The marginal macroeconomic value of water in its raw and processed states reveals to what extent the

water source or commodity supports production in the subsystem. Tourism has the highest EMergy yield per

EMergy input of raw water (181.7), followed by the urban, agriculture and fisheries sectors. The same trend is true

for processed water; however, yield supported decreases by one fourth for the tourist and urban sectors, while yield

decreases only marginally for the agricultural sector. This would suggest that water contributes more to the regional

economy by supporting greater yields from the urban and tourist sectors. However, considering that the tourist and

urban sectors have maximized their development potential, as is suggested by the very low EMergy yield ratios for

each, it is not conceivable that supplying additional water to these sectors will support a significant yield.

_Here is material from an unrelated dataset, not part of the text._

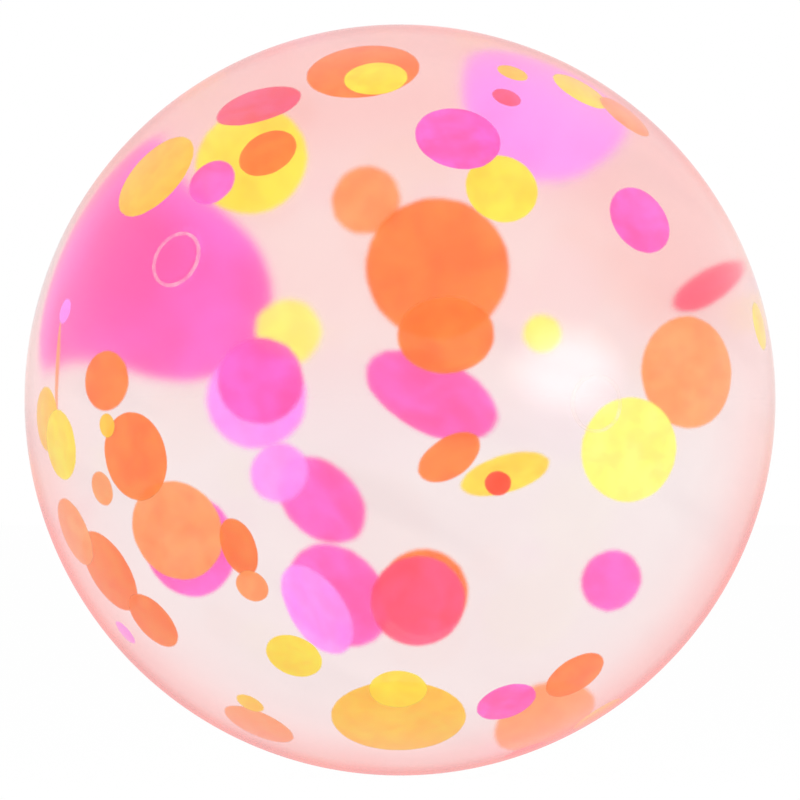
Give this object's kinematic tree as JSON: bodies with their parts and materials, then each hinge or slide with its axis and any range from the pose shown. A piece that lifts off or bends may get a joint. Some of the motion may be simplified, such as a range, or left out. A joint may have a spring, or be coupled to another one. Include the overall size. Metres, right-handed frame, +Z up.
{
  "type": "bouncy ball",
  "caption": "Solid clear rubber ball with round films of bright colours inside it, some deep in the core and some close under its clear outer layer.",
  "frame": {"origin": "centre of the ball", "axes": "the pictured side faces -Y, +X is to the right in the picture and +Z is up; -Z points down at whatever carries the ball"},
  "size_m": [0.06, 0.06, 0.06],
  "materials": {
    "clear_rubber": "clear and faintly pink, smooth and glossy",
    "magenta_film": "thin translucent coloured film, slightly uneven in strength",
    "pink_film": "thin translucent coloured film, slightly uneven in strength",
    "lilac_film": "thin translucent coloured film, slightly uneven in strength",
    "orange_film": "thin translucent coloured film, slightly uneven in strength",
    "pale_orange_film": "thin translucent coloured film, slightly uneven in strength",
    "yellow_film": "thin translucent coloured film, slightly uneven in strength",
    "lemon_film": "thin translucent coloured film, slightly uneven in strength",
    "amber_film": "thin translucent coloured film, slightly uneven in strength",
    "red_film": "thin translucent coloured film, slightly uneven in strength"
  },
  "bodies": {
    "root": {"clear_core": "clear_rubber", "outer_layer": "clear_rubber", "pin_plug_left": "clear_rubber", "pin_plug_right": "clear_rubber", "pin_plugs_back": "clear_rubber", "magenta_disc_1": "magenta_film", "magenta_disc_2": "magenta_film", "orange_disc_1": "orange_film", "orange_disc_2": "orange_film", "orange_disc_3": "orange_film", "orange_disc_4": "orange_film", "orange_disc_5": "orange_film", "orange_disc_6": "orange_film", "salmon_edge_discs": "pale_orange_film", "yellow_disc_1": "yellow_film", "yellow_disc_2": "yellow_film", "yellow_disc_3": "yellow_film", "yellow_disc_4": "yellow_film", "amber_disc_1": "amber_film", "amber_disc_2": "amber_film", "small_amber_discs": "amber_film", "small_orange_discs": "pale_orange_film", "small_pink_discs": "pink_film", "small_lilac_discs": "lilac_film", "yellow_edge_discs": "yellow_film", "magenta_discs_back": "magenta_film", "orange_discs_back": "orange_film", "yellow_discs_back": "yellow_film", "lilac_discs_back": "lilac_film", "amber_discs_back": "amber_film", "deep_orange_disc_1": "orange_film", "deep_orange_disc_2": "orange_film", "deep_orange_disc_3": "pale_orange_film", "deep_orange_disc_4": "pale_orange_film", "deep_orange_disc_5": "pale_orange_film", "deep_orange_disc_6": "orange_film", "deep_orange_disc_7": "orange_film", "deep_orange_discs_left": "orange_film", "deep_salmon_discs": "pale_orange_film", "deep_magenta_disc_1": "magenta_film", "deep_magenta_disc_2": "magenta_film", "deep_magenta_disc_3": "magenta_film", "deep_magenta_disc_4": "magenta_film", "deep_magenta_disc_5": "magenta_film", "deep_magenta_disc_6": "magenta_film", "deep_magenta_disc_7": "magenta_film", "deep_magenta_disc_8": "magenta_film", "deep_pink_disc_1": "pink_film", "deep_pink_discs_edge": "pink_film", "deep_lilac_disc_1": "lilac_film", "deep_lilac_disc_2": "lilac_film", "deep_lilac_disc_3": "lilac_film", "deep_lilac_disc_4": "lilac_film", "deep_yellow_disc_1": "yellow_film", "deep_yellow_disc_2": "yellow_film", "deep_yellow_disc_3": "yellow_film", "deep_lemon_disc_1": "lemon_film", "deep_lemon_disc_2": "lemon_film", "deep_lemon_disc_3": "lemon_film", "small_red_disc": "red_film"}
  },
  "joints": []
}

Furthermore, since the percent of total EMergy input from water is very low for both sectors compared to the large

amounts of purchased inputs, increases in delivered water may not support much greater yields from either the

tourist or urban sectors.

Table C-9 shows subsystem yield values for increments of 5% increases in the amount of water delivered to

each sector. The tourist sector shows a 0.15% change in production for the increase in water supply delivered, while

the urban sector is slightly larger, with a 0.45% increase. Compared to 2.38% and 4.59% increases in agriculture

and fisheries production for each additional 5% water increase, respectively, the urban and tourist sectors do not

appear to support much more yield per water input, even though the overall yield for these sectors is still greater

than for either agriculture or fisheries. Supplying additional water to the urban and tourist sectors at their current

state of development would not be a wise investment of EMergy, since these sectors will not be able to produce


significant changes in yield for the EMergy in water invested. Additional water can support greater production in

the agriculture and fisheries sectors, since these sectors efficiently match fewer purchased inputs with the available

renewable EMergy in the water.

The amount of water supplying urban and tourist systems should not be reduced, however, since this is

necessary to maintain the present yield from the system, and any decrease in water EMergy inputs would cause a

further decrease in yield. If further development occurs in either the urban or tourist sectors, increased water would

be needed, with an EMergy value matching the existing system. For systems that have not reached their

development potential, water should be given priority over those that have a high marginal macroeconomic value of

water, a greater percent of their total EMergy attributable to water, and an EMergy yield ratio equal to or greater

than the larger system in which the subsystem operates.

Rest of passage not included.